The Async Local SGD paper (referred to as Async DiLoCo by the author) tested giving each workers a different number of inner steps to process based on relative processing speed. If worker 1 has $H_1=100$ and worker 2 is half as fast, we give them half as many steps ($H_2=50$) so that they both finish around the same time.
This idea is very simple and makes sense, but it is completely non-trivial on how this impact convergence. The best comparison is, imagine we are doing Distributed Data Parallel training (DDP), but each worker has a different weight when averaging? In both cases, the magnitudes of the gradient (and pseudo-gradient) we are averaging over are different between each worker. This seems like it fundamentally changes training behavior.

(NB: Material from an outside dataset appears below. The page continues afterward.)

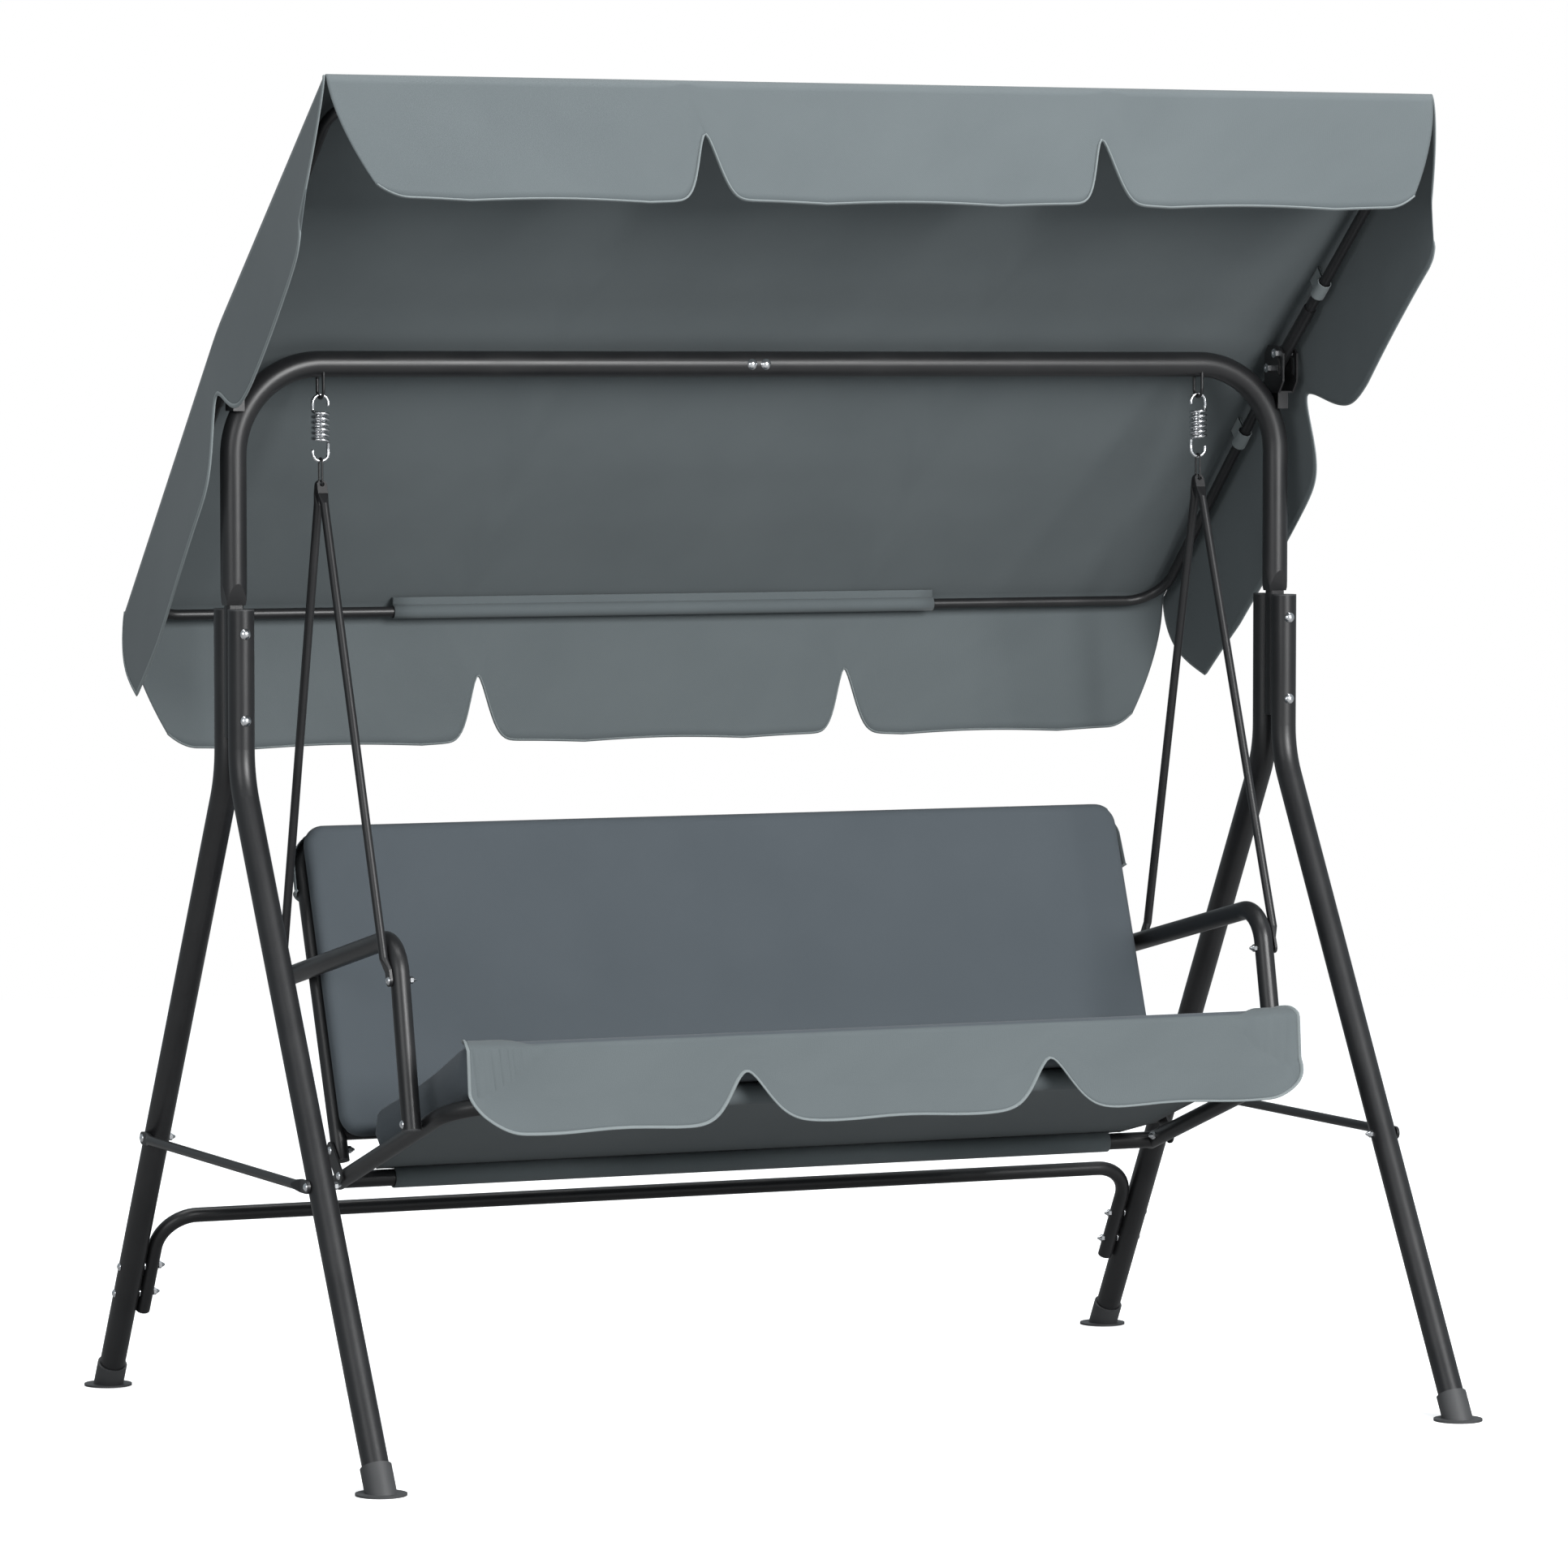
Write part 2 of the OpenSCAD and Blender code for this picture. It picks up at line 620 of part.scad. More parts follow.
// Solid wire of diameter d along the points p, with n sides
module wire(p, d, n = 8) {
    m = len(p);
    t = [for (i = [0 : m - 1]) unit(p[min(i + 1, m - 1)] - p[max(i - 1, 0)])];
    u = [for (i = 0, v = [0, 1, 0]; i < m; i = i + 1,
        v = i < m ? unit(v - t[i] * (v * t[i])) : v) v];
    pts = [for (i = [0 : m - 1]) let (v = unit(u[i] - t[i] * (u[i] * t[i])), w = cross(t[i], v))
        for (k = [0 : n - 1]) p[i] + d / 2 * (v * cos(k * 360 / n) + w * sin(k * 360 / n))];
    faces = concat([[for (k = [n - 1 : -1 : 0]) k]],
        [for (i = [0 : m - 2]) for (k = [0 : n - 1]) let (j = (k + 1) % n)
            each [[i * n + k, i * n + j, (i + 1) * n + j], [i * n + k, (i + 1) * n + j, (i + 1) * n + k]]],
        [[for (k = [0 : n - 1]) (m - 1) * n + k]]);
    polyhedron(points = pts, faces = [for (f = faces) reversed(f)], convexity = 10);
}
module spring_left() color(zinc) translate([-spring_x, 0, 0]) wire(spring_path(), spring_wire);
module spring_right() color(zinc) mirror([1, 0, 0]) translate([-spring_x, 0, 0])
    wire(spring_path(), spring_wire);

// Closed wire link between a spring and its two rods
module hanger_link() {
    hi = link_top - link_r;
    translate([spring_x, 0, 0]) {
        for (s = [-1, 1]) translate([0, s * link_r, rock_z]) cylinder(d = link_wire, h = hi - rock_z);
        translate([0, 0, hi]) rotate([90, 0, 90]) rotate_extrude(angle = 180)
            translate([link_r, 0]) circle(d = link_wire);
        translate([0, 0, rock_z]) rotate([-90, 0, 90]) rotate_extrude(angle = 180)
            translate([link_r, 0]) circle(d = link_wire);
    }
}
module hanger_link_left() color(steel) mirror([1, 0, 0]) hanger_link();
module hanger_link_right() color(steel) hanger_link();

// Hanger rod on the right side, from its armrest bolt (y, z) to the link's hole on side s
module hanger_rod(s, y, z) {
    top = [0, s * hole_y, hole_z];
    d = top - [0, y, z];
    len_ = norm(d);
    a = atan2(-d[1], d[2]);
    translate([spring_x, y, z]) rotate([a, 0, 0]) {
        tongue(rod_d, 17, 4, -rod_d / 2 + 2, 14);
        translate([0, 0, 32.25]) linear_extrude(height = len_ - 62) section(rod_d, wall);
        translate([0, 0, len_]) difference() {
            union() {
                translate([0, 1.5, -1]) rotate([90, 0, 0]) cylinder(d = 15, h = 3);
                translate([-7.5, -1.5, -14]) cube([15, 3, 13]);
                hull() {
                    translate([-7.5, -1.5, -14]) cube([15, 3, 0.5]);
                    translate([0, 0, -30]) cylinder(d = rod_d, h = 0.5, $fn = 32);
                }
            }
            translate([0, 5, 0]) rotate([90, 0, 0]) cylinder(d = 7.2, h = 10);
        }
    }
}
front_bolt = [arm_front_y(676), 676];
rear_bolt = [170, arm_top_z(170)];
module hanger_rod_front_left() color(steel) mirror([1, 0, 0])
    hanger_rod(-1, front_bolt[0], front_bolt[1]);
module hanger_rod_front_right() color(steel) hanger_rod(-1, front_bolt[0], front_bolt[1]);
module hanger_rod_rear_left() color(steel) mirror([1, 0, 0])
    hanger_rod(1, rear_bolt[0], rear_bolt[1]);
module hanger_rod_rear_right() color(steel) hanger_rod(1, rear_bolt[0], rear_bolt[1]);

// Bolt places, in depth and height
arm_back = [(149 + back_at(656)) / 2, arm_top_z(151)];
arm_rail_y = arm_front_y(seat_at(-300));
arm_rail = [arm_rail_y, seat_at(arm_rail_y)];
plate_up = [back_at(402), 402];
plate_low = [22, seat_at(22)];

module armrest() difference() {
    corner_y = (-258 + 0.207 * 11) / (1 + 0.207 * 0.207);
    tube([[arm_x, 195, arm_top_z(195)], [arm_x, corner_y, arm_top_z(corner_y)],
        [arm_x, arm_front_y(468), 468]], arm_d, 54);
    for (q = [front_bolt, rear_bolt, arm_back, arm_rail])
        hole_x(q[0], q[1], arm_x - arm_d, arm_x + arm_d);
}
module armrest_left() color(steel) mirror([1, 0, 0]) armrest();
module armrest_right() color(steel) armrest();

// Side rail that turns inwards at the front and runs to the middle
rail_path = [[rail_x, rear_y + 9, seat_at(rear_y + 9)], [rail_x, -front_tube_y, front_z],
    [0, -front_tube_y, front_z]];
module seat_rail() difference() {
    tube(rail_path, seat_d, 70);
    for (q = [arm_rail, plate_low]) hole_x(q[0], q[1], rail_x - seat_d, rail_x + seat_d);
}
module seat_rail_left() color(steel) mirror([1, 0, 0]) seat_rail();
module seat_rail_right() color(steel) {
    seat_rail();
    translate([-swage, -front_tube_y, front_z]) rotate([0, 90, 0]) difference() {
        cylinder(d = seat_d - 2 * wall - slip, h = swage + 15);
        translate([0, 0, -1]) cylinder(d = seat_d - 4 * wall, h = swage + 17);
    }
}

module seat_rear_tube() color(steel) difference() {
    tube([[-rail_x, rear_y, seat_at(rear_y)], [rail_x, rear_y, seat_at(rear_y)]], seat_d);
    for (s = [-1, 1]) along([s * rail_x, -40, seat_at(-40)], [s * rail_x, 120, seat_at(120)])
        translate([0, 0, -10]) cylinder(d = seat_d + 2 * slip, h = 200);
}

// U-shaped back tube
module back_frame() color(steel) {
    z0 = 388;
    difference() {
        tube([[-rail_x, back_at(z0), z0], [-rail_x, back_at(back_top_z), back_top_z],
            [rail_x, back_at(back_top_z), back_top_z], [rail_x, back_at(z0), z0]], seat_d, 46);
        for (q = [arm_back, plate_up]) both() hole_x(q[0], q[1], rail_x - seat_d, rail_x + seat_d);
    }
}

module back_lower_tube() color(steel) difference() {
    z = 426;
    tube([[-rail_x, back_at(z), z], [rail_x, back_at(z), z]], 22);
    for (s = [-1, 1]) along([s * rail_x, back_at(380), 380], [s * rail_x, back_at(480), 480])
        translate([0, 0, -20]) cylinder(d = seat_d + 2 * slip, h = 160);
}

// Flat plate that ties an upright to its rail
module corner_plate() {
    d = plate_up - plate_low;
    translate([rail_x + seat_d / 2 + slip, plate_low[0], plate_low[1]])
        rotate([atan2(d[1], d[0]), 0, 0]) difference() {
            union() {
                rotate([0, 90, 0]) cylinder(d = 26, h = 3);
                translate([0, norm(d), 0]) rotate([0, 90, 0]) cylinder(d = 26, h = 3);
                translate([0, 0, -13]) cube([3, norm(d), 26]);
            }
            for (y = [0, norm(d)]) translate([-1, y, 0]) rotate([0, 90, 0])
                cylinder(d = 6 + hole_gap, h = 5);
        }
}
module corner_plates() color(steel) both() corner_plate();

module seat_caps() color(plastic) both() {
    plug(rail_path[0], rail_path[1], seat_d);
    plug([rail_x, back_at(388), 388], [rail_x, back_at(700), 700], seat_d, 8);
    plug([arm_x, 195, arm_top_z(195)], [arm_x, 0, arm_top_z(0)], arm_d);
    plug([arm_x, arm_front_y(468), 468], [arm_x, arm_front_y(600), 600], arm_d, 4);
}

module hanger_bolts() color(zinc) both() for (q = [front_bolt, rear_bolt])
    bolt_x(arm_x + arm_d / 2 + slip + 4, q[0], q[1], arm_d + slip + 4);

module seat_bolts() color(zinc) both() {
    for (q = [arm_back, arm_rail])
        bolt_x(arm_x + arm_d / 2, q[0], q[1], arm_d + ease + seat_d);
    for (q = [plate_up, plate_low])
        bolt_x(rail_x + seat_d / 2 + slip + 3, q[0], q[1], 3 + slip + seat_d);
}

// Under-seat fabric: a sheet that wraps the front and the rear tube
module seat_sling() color(cloth) {
    r0 = seat_d / 2 + ease;
    r1 = r0 + 3;
    run = (front_tube_y + rear_y) / cos(seat_slope);
    translate([0, rear_y, seat_at(rear_y)]) rotate([-seat_slope, 0, 0]) difference() {
        union() {
            translate([-640, -run, r0]) cube([1280, run, 3]);
            rotate([0, 90, 0]) cylinder(r = r1, h = 1166, center = true);
            translate([0, -run, 0]) rotate([0, 90, 0]) cylinder(r = r1, h = 1176, center = true);
        }
        rotate([0, 90, 0]) cylinder(r = r0, h = 1400, center = true);
        translate([0, -run, 0]) rotate([0, 90, 0]) cylinder(r = r0, h = 1400, center = true);
    }
}

// Padded seat, drawn as its side outline in depth and height
module seat_pad() color(cloth) {
    g = (seat_d / 2 + ease + 3 + ease) / cos(seat_slope);
    back_face = (seat_d / 2 + ease + back_pad_t + ease) / cos(back_recline);
    rotate([90, 0, 90]) linear_extrude(height = 2 * seat_pad_x, center = true)
        polygon([[back_at(440) - back_face, 440], [-36, 470], [-147, 505], [-239, 537],
            [-350, 584], [-385, 595], [-412, 598], [-427, 593], [-432, 582], [-430, 550],
            [-424, seat_at(-424) + g], [back_at(392) - back_face, seat_at(9) + g]]);
}

// Scalloped front skirt of the seat
module seat_valance() color(cloth) {
    translate([0, -428.1, 596]) rotate([-90 - 17, 0, 0]) translate([0, 0, -cloth_t])
        linear_extrude(height = cloth_t)
        polygon(both_halves([[622, 3], [648, 36], [658, 68], [650, 104], [632, 122], [608, 129],
            [400, 122], [310, 128], [285, 118], [250, 62], [238, 53], [226, 62], [190, 118],
            [162, 128]]));
}

// Child drawn in the backrest's own axes: X across, Y along the normal to the rear, Z up the back
module in_back() translate([0, back_y0, back_z0]) rotate([-back_recline, 0, 0]) children();
back_top = (back_top_z - back_z0) / cos(back_recline) + seat_d / 2 + ease;

// Outline across the back with rounded upper corners
module back_outline(w, lo, hi, r) {
    translate([-w, lo]) square([2 * w, hi - lo - r]);
    translate([-w + r, lo]) square([2 * w - 2 * r, hi - lo]);
    for (s = [-1, 1]) translate([s * (w - r), hi - r]) circle(r = r);
}

module back_pad() color(cloth) in_back() translate([0, -seat_d / 2 - ease, 0])
    rotate([90, 0, 0]) linear_extrude(height = back_pad_t)
        back_outline(back_pad_x, 0, back_top + 3, 58);

// Open-bottomed pocket of cloth that hangs over the back's top tube
module back_pocket() color(cloth) in_back() {
    r0 = seat_d / 2 + ease;
    w0 = rail_x + r0;
    difference() {
        translate([0, r0 + 3, 0]) rotate([90, 0, 0]) linear_extrude(height = 2 * r0 + 3 - slip)
            back_outline(w0 + 2.5, back_top - pocket_h, back_top + 3, 58);
        translate([0, r0, 0]) rotate([90, 0, 0]) linear_extrude(height = 2 * r0 + 3)
            back_outline(w0, back_top - pocket_h - 1, back_top, 55.5);
    }
}

leg(-1, -1);  // leg_front_left
leg(1, -1);  // leg_front_right
leg(-1, 1);  // leg_rear_left
leg(1, 1);  // leg_rear_right
foot(-1, -1);  // foot_front_left
foot(1, -1);  // foot_front_right
foot(-1, 1);  // foot_rear_left
foot(1, 1);  // foot_rear_right
arch_left();
arch_right();
arch_joint_bolts();
leg_bolts();
leg_caps();
cross_tube_left();
cross_tube_right();
cross_tube_bolts();
side_brace_left();
side_brace_right();
brace_bolts();
spring_eye_left();
spring_eye_right();
canopy_bracket_left();
canopy_bracket_right();
canopy_frame_front();
canopy_frame_rear();
canopy_joiner_left();
canopy_joiner_right();
canopy_bolts();
canopy_roof();
canopy_valance_front();
canopy_valance_rear();
canopy_valance_left();
canopy_valance_right();
canopy_straps();
canopy_sleeves();
spring_left();
spring_right();
hanger_link_left();
hanger_link_right();
hanger_rod_front_left();
hanger_rod_front_right();
hanger_rod_rear_left();
hanger_rod_rear_right();
seat_rail_left();
seat_rail_right();
seat_rear_tube();
back_frame();
back_lower_tube();
corner_plates();
armrest_left();
armrest_right();
seat_caps();
hanger_bolts();
seat_bolts();
seat_sling();
seat_pad();
seat_valance();
back_pad();
back_pocket();
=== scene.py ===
# %% [markdown]
# # A three-seat garden swing
# The steel frame of this swing comes ready made: tubes, bolts, brackets and feet are exact
# solids, and this file only gives them their finishes. The soft goods are made here: the
# canopy, its hanging skirts, the padded seat and back, and the two springs. All of it is in
# metres, in the frame's own axes: X across, -Y to the front, Z up.

# %% Load the frame
import json
import math
import bpy
import numpy as np
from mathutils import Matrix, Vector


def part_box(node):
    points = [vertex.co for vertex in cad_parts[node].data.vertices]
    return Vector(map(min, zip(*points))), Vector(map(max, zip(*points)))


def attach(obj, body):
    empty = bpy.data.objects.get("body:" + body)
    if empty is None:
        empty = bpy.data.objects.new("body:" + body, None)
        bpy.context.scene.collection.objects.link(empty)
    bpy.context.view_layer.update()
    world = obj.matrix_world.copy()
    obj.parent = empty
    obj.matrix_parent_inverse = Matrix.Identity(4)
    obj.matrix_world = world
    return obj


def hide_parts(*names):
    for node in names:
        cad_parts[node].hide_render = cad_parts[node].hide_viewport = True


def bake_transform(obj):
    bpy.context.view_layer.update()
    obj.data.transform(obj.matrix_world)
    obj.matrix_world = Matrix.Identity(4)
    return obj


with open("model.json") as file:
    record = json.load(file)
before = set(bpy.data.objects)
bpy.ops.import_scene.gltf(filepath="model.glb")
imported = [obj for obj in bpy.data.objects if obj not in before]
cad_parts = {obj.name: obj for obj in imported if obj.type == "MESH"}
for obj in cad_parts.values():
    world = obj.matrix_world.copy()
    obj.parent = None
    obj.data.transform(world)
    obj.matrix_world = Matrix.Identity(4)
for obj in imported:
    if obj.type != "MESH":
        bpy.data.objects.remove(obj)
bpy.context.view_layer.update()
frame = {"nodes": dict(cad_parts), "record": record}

# %% [markdown]
# ## Camera, floor and light
# The camera stands far off with a long lens, so the uprights stay nearly parallel. The floor
# is a plain pale sheet and the sky a white dome that lights the swing only weakly. A wide
# lamp in front gives the tubes their soft highlights, one at the left fills the shade, and
# one overhead lights the roof. A light path node keeps floor and sky white to the camera.

# %% Camera
camera = bpy.data.objects.new("camera", bpy.data.cameras.new("camera"))
bpy.context.scene.collection.objects.link(camera)
bpy.context.scene.camera = camera
camera.location = (-4.2828, -9.5733, 1.5373)
camera.rotation_euler = (math.radians(90 - 3.35), 0, math.radians(-24.204))
camera.data.sensor_width = 36
camera.data.lens = 162.6
camera.data.clip_end = 100
print("lens", camera.data.lens)


# %% Floor and lamps
def lamp(name, place, aim, size, power):
    """A square area lamp at place that looks at aim."""
    light = bpy.data.lights.new(name, "AREA")
    light.size, light.energy = size, power
    holder = bpy.data.objects.new(name, light)
    holder.location = place
    way = np.array(aim, float) - np.array(place, float)
    holder.rotation_euler = (math.acos(-way[2] / np.linalg.norm(way)), 0,
                             math.atan2(way[0], -way[1]) + math.pi)
    bpy.context.scene.collection.objects.link(holder)
    return holder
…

From empirical experiments, it seems like models are generally robust to it, but a rigorous study over this would be useful, especially if we are choosing to dynamically change worker inner steps during training.
- See if parameter drift is the main explanation of convergence degradation.
Each variant of DiLoCo which tries to mask communication cost suffers some kind of staleness as a result. Each variant is different but parameter drift, the distance from the parameter state of where a gradient was applied to the parameter state where it was originally calculated, might be a good general way to describe staleness.
Each of these variants suffer from a different amount of decreased convergence performance, and I have a hunch that parameter drift might be an important metric correlated with this.
I have more ideas, but these are two good ones I will start investigating.